Los inventados (The Invented), open studio at Estudio Hospital, Guadalajara, Mexico. June 2021.

Curated by Caroline Montenat.

The eagle is a decorative and servile being. In its wings there is more heraldry than flight. (León Felipe)

Speaking about the male condition and its construction through popular culture was not at first sight, I think, the subject of the research conducted by Javier Fresneda (1).
However, the procedure operated by the artist and researcher, who is seeking to extirpate and caricaturize certain physical and symbolic elements taken from some
popular male characters, gave me the guidelines to understand this artistic production under this same premise.

My intention is to offer a reading of the works gathered in this exhibition insofar as they successfully make some points constituting an essay on masculinity; understood as
the study of deep and unconscious masculine patterns and archetypes that are revealed through the body (sexual attributes and reproductive functions), tales (myths,
ideals of virility) and the social behavior of gender (relationships with the masculine and feminine, and men’s education).

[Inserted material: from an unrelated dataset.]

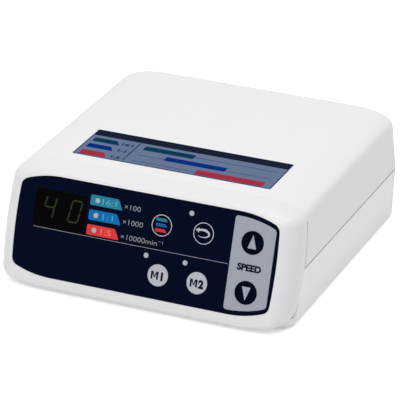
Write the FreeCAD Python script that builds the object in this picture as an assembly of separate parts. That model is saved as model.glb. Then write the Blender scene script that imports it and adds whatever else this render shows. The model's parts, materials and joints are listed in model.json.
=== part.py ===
import FreeCAD, Part
import math
import os

# Tabletop control unit of an electric dental micromotor, in millimetres.
# Drawing frame: X to the right, Y to the rear, Z up. The plane of the front
# passes through y = 0, z = 0, and z = 0 is the underside of the lower cover.
# Everything is moved into the part frame (centre of the footprint, soles at
# z = 0) when it is written.

V = FreeCAD.Vector

# Driving sizes of the casing
case_half_width = 74.0          # at the parting line, where the casing is widest
case_back = 154.2               # rear wall at the parting line
case_height = 53.75             # flat part of the top over the underside
parting_height = 24.45          # parting line of upper and lower cover
front_tilt = 19.1               # lean of the front from the vertical, degrees
upper_side_draft = 0.07         # lean of the upper side walls, mm per mm
upper_back_draft = 0.09
lower_draft = 0.033
rear_corner = 8.5               # plan radius of the rear corners
plan_lead = 48.0                # the covers are drawn this far forward before the seam cuts them
top_round = 4.6                 # rounding of the top along the sides and the rear
underside_round = 0.5
cover_wall = 2.5
crown_side = 23.0               # width of the falling sides of the top
crown_radius = 49.0             # the top falls away to the sides on this radius
keel_radius = 72.0              # the bezel's underside rises to the sides on this one
lip_depth = 2.0                 # overlap of the covers at the parting line
lip_wall = 1.2
lip_gap = 0.1

# Front bezel
seam_middle = 24.8              # where the seam crosses the parting line, along Y
seam_lean_low = 0.40            # lean of the seam below and above the parting line
seam_lean_high = 0.22
bezel_reach = 26.0              # how far back the bezel's form is drawn before the seam cuts it
bezel_proud = 0.25              # how far its sides stand outside the covers
bezel_wall = 2.6
bezel_inset = 3.0               # cavity inside the outer outline
bezel_tongue = 3.0              # reach of the rear tongue into the covers
tongue_outer = 0.9              # tongue inside the cavity's outline, outer and inner face
tongue_inner = 2.3
tongue_root = 4.0               # the tongue's root in front of the seam
seam_gap = 0.05
side_roll = 7.9                 # width of the rounded side edges seen from the front
side_roll_depth = 13.5          # how far back they reach, along Y
edge_roll = 2.3                 # height of the rounded top and bottom edges
edge_roll_depth = 5.0
roll_steps = (0.0, 0.01, 0.04, 0.1, 0.2, 0.34, 0.54, 0.76, 1.0)
step_depth = 9.0                # the side walls are thicker in front of this depth
step_inset = 6.0
bezel_corner = 5.5
side_bow = 231.0                # radius of the slightly bowed sides
front_flat_step = 5.0           # the front face's straight edges are this much shorter than the top's
floor_reach = 10.5              # the lower cover's floor reaches under the bezel to here
floor_corner = 9.0

# Key panel on the front
panel_side = 8.2                # its ends from the casing's sides
panel_low = 5.95                # height of its lower edge over the underside
panel_top_margin = 2.4          # its upper edge below the top
panel_flat_step = 6.0
panel_corner = 4.2
panel_recess = 0.8
membrane_thickness = 0.5
membrane_gap = 0.1

# Keys and lamps: columns across, rows as heights over the underside
m1_column = 9.0
m2_column = 28.6
ratio_column = 7.7
speed_key_side = 13.0           # the speed keys from the panel's right end
low_row_step = 10.75            # lower row of keys over the panel's lower edge
high_row_step = 12.75           # upper row below the panel's upper edge
round_key_radius = 5.1
speed_key_radius = 5.4
key_clearance = 0.08
key_proud = 0.12
key_flange = 0.9
key_flange_thickness = 1.0
key_seat_gap = 0.03
key_travel = 0.4
stem_radius = 1.5
stem_entry = 0.6                # how far a stem stands in its switch at rest
lamp_shift_x = -7.1             # a key's lamp from the key
lamp_shift_z = 7.7
ratio_lamp_step = 5.15          # the lamps beside the display, from the window's right edge
ratio_lamp_top = 7.35           # the uppermost one below the panel's upper edge
ratio_lamp_pitch = 6.6
ratio_lamp_count = 3
lamp_radius = 1.2
lamp_clearance = 0.05

# Display
window_side = 8.6               # window from the panel's left end
window_width = 26.4
window_top = 6.45               # window below the panel's upper edge
window_height = 17.0
window_gap = 0.1
window_thickness = 2.0
module_depth = 6.0
module_margin = 1.0
digit_count = 2
groove_half = 0.2               # groove between the digits

# Key board behind the front
key_board_depth = 9.5           # its front face behind the front plane
board_thickness = 1.6
key_board_side = 8.0            # its ends from the casing's sides
key_board_low = 13.0            # its lower edge, up the slope
key_board_top = 6.03            # its upper edge below the top
key_board_screw_side = 3.5      # its screws from its ends, its lower and its upper edge
key_board_screw_low_step = 5.0
key_board_screw_high_step = 4.5
key_board_corner = 5.0
boss_radius = 3.0
pilot_radius = 1.1
board_hole_radius = 1.6
board_screw_radius = 1.0
board_screw_head = 2.0
board_screw_head_height = 1.6
board_screw_bite = 4.5
switch_side = 6.0
switch_height = 3.8
switch_bore_gap = 0.08
switch_bore_spare = 1.6         # room left under a pressed stem
lamp_chip_side = 2.4
lamp_chip_height = 1.6
lamp_air = 0.2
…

Based upon images of characters —real and fictional men dedicated to repressing themselves and supporting the toil of an imposed destiny— these artworks reconstitute in a caricatural and gestural way a typology of these violences exerted by combining stereotypical male figures: the king, deranged and doomed by the forced inbreeding of
their lineage; the woodsman, almost a beast of burden whose brutalized life is inevitably destined to suffer deficiencies; and the child-puppet, a continuous target of abuse and adult cynicism. From there, they protrude noses, deformed jaws, blue eyes, bones and meat (will they be from these characters or from a turkey?), which serve as matrices in an infinite combination.

It is important to note that Fresneda used as image archive the following pictorial and filmic works that belong to current popular Latin-American visual imagery: the cabinet
portraits of the kings of Spain (2) that commonly illustrate the colonial past of Ibero-America; Pinocchio’s main character as he is drawn in Walt Disney’s film (Dir. Ben Sharpsteen, 1940); and the character of Macario, the indigenous woodsman from the 1960 Mexican film (Dir. Roberto Gavaldón) masterfully personified by actor Ignacio López Tarso.

With all of this (I mean either a Spanish king, or Pinocchio or Macario), the virile ideal ends up being a tautology from which one cannot escape: in order to become a ‘real man’ one must overcome the adversities that are presented to him for the good and especially for the bad. There is no other way. “[…] the damage that comes with living by the man-toolbox rules is considerable. They even exceed the satisfaction that men can
get from successfully conforming to these norms, and thus being “real men.” (3)

Many studies have repeatedly pointed out to “violence (in its various expressions) as a faculty related to masculinity and its implicit implementation in boys, thus being repeated and accepted by society: “[…] Men build their identity on the axes of power and dominance that are, at the same time, a source of fear and pain for them. […] They learned that intimidation and fear are the resources to run authority which, at the same
time, keep them in the system of male privileges. […] From a sociocultural point of view, hegemonic societies have imposed their models of masculinity on the conquered,
who make efforts to reproduce them.” (4)

The drawings and sculptural pieces gathered here express the grotesqueness emerging from these male figures. The true fabric of the stories in which they are involved is woven with the ruin of the “real men”, of flesh and blood. Fresneda
invented, through the creation of templates, a method to unveil the monstrous and cruel facets that repeatedly mark these bodies. They are the same ones that reproduce
patterns difficult to understand or recognize, even when they appear to be as obvious as a red nose in the middle of the face.

This leads us, without a doubt, to a deep reflection on the power of images and stories that participate in the construction of identities of each gender and their deceptive

—Caroline Montenat, 2021


(1) This production stems from Fresneda’s doctoral research in Art History, Theory and Criticism Program of UCSD, University of California in San Diego (USA) and subsequent plastic explorations carried out by Fresneda since 2019. His work explores models of materiality, space and heritage through the production of prototypes, platforms and events.

(2) In particular, the portraits of Carlos V and II, Felipe II, III, and IV, in which the representation and increment of certain physical peculiarities are very obvious, such as the ‘Habsburg jaw’ or ‘the Hapsburg lip’.The Habsburgs, or Spanish royal family, was the most extended and documented experiment in inbreeding after 200 years of marriages between cousins, nieces, and aunts. Being the last king of the dynasty, Carlos II was its most infamous victim. Carlos II’s ancestry was so tangled that his “consanguinity coefficient” (a figure that reflects the proportion of identical inherited genes) was higher than if he had been engendered by two brothers.

(3) Heilman, B., Barker, G. y Harrison, A. (2017). La caja de la masculinidad: un estudio sobre lo que significa ser hombre joven en Estados Unidos, el Reino Unido y México. Washington DC y Londres: Promundo-US y Unilever.

(4) Una mirada a la construcción de la identidad masculina en hombres jóvenes de la Ciudad de México. Jorge García-Villanueva; Jonathan Callejo García; Isaura López Segura.